日々想うこと

毎日の生活の中のちょっとした出来事や感じたことを気ままに書いています。

小さいおばけ

2005-11-03 | 本棚
子供の頃、1、2ヶ月に一度、家族そろって外食に出かけるのが楽しみだった。
両親と弟と私と。たいてい日曜日だったと思う。
この日は、朝から何かそわそわした気持ちになる。
午後になってよそ行きの洋服を着て、母も鏡の前でおしゃれをする。
父は出張の度に母にアクセサリーやバックなどのお土産を買ってきたもので、
そうしたものを母は身に着けて出かける。

電車に乗って街に出て、みんなで手をつないで歩いたりした。
よく行くレストランがいくつかあったように思うが、
中でもよく覚えているのは「ミュンヘン」というドイツ料理のレストランだ。

少し陽が落ちてから入るその店は、入り口に小さな噴水のようなものがあって、
水の流れる音を聞きながら店内に入る。
子供にとっては、照明もすこし暗くて、少しばかりおとなの世界に入っていくようだった。
店内は広く、中ほどに緩やかなカーブの階段があって2階へと続いていた。
階段の踊り場の壁には古風なヨーロッパの鎧や兜や剣などがかけられていたが、
誰もいない夜中には、あれらが音を立てることもあるのではないかと思わせるようでもあった。

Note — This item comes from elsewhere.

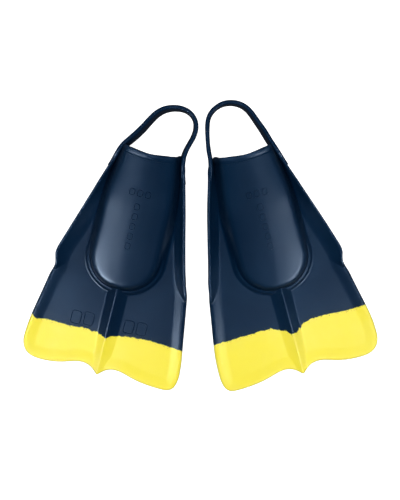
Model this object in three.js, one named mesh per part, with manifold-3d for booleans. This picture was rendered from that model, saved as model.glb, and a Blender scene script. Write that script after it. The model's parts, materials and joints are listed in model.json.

どっしりとした重厚な木のテーブルに付いて、父はジョッキでビールを飲む。
私たち子供は床に届きかねる足をぶらぶらさせてみながら、
料理が出てくるのを待ったものだった。


「小さいおばけ」は、母が買ってくれたプロイスラーの2冊目の本だったと思う。
最初の本は「小さい水の精」だ。

小さいおばけはオイレンシュタイン城に住んでいる。
その城は博物館になっていて昔の鎧や兜や大砲や槍などが飾られている。
その様子を私はレストラン「ミュンヘン」の鎧などから想像していたのではないかしら。

小さいおばけは、好奇心が強くて昼間の世界を覗きたくてたまらない。
そして太陽の光に当たって真っ黒なおばけになってしまう。
いろいろな場所で騒動を引き起こし、最後には子供たちの助けを得て、
無事夜のまっしろなおばけに戻ることができる。

このプロイスラーの本をずっと大切にしている。
どこに引っ越す時にも持っていく。
ときどき開いてみることもある。
ただ棚にそっとあるだけで、安心するのである。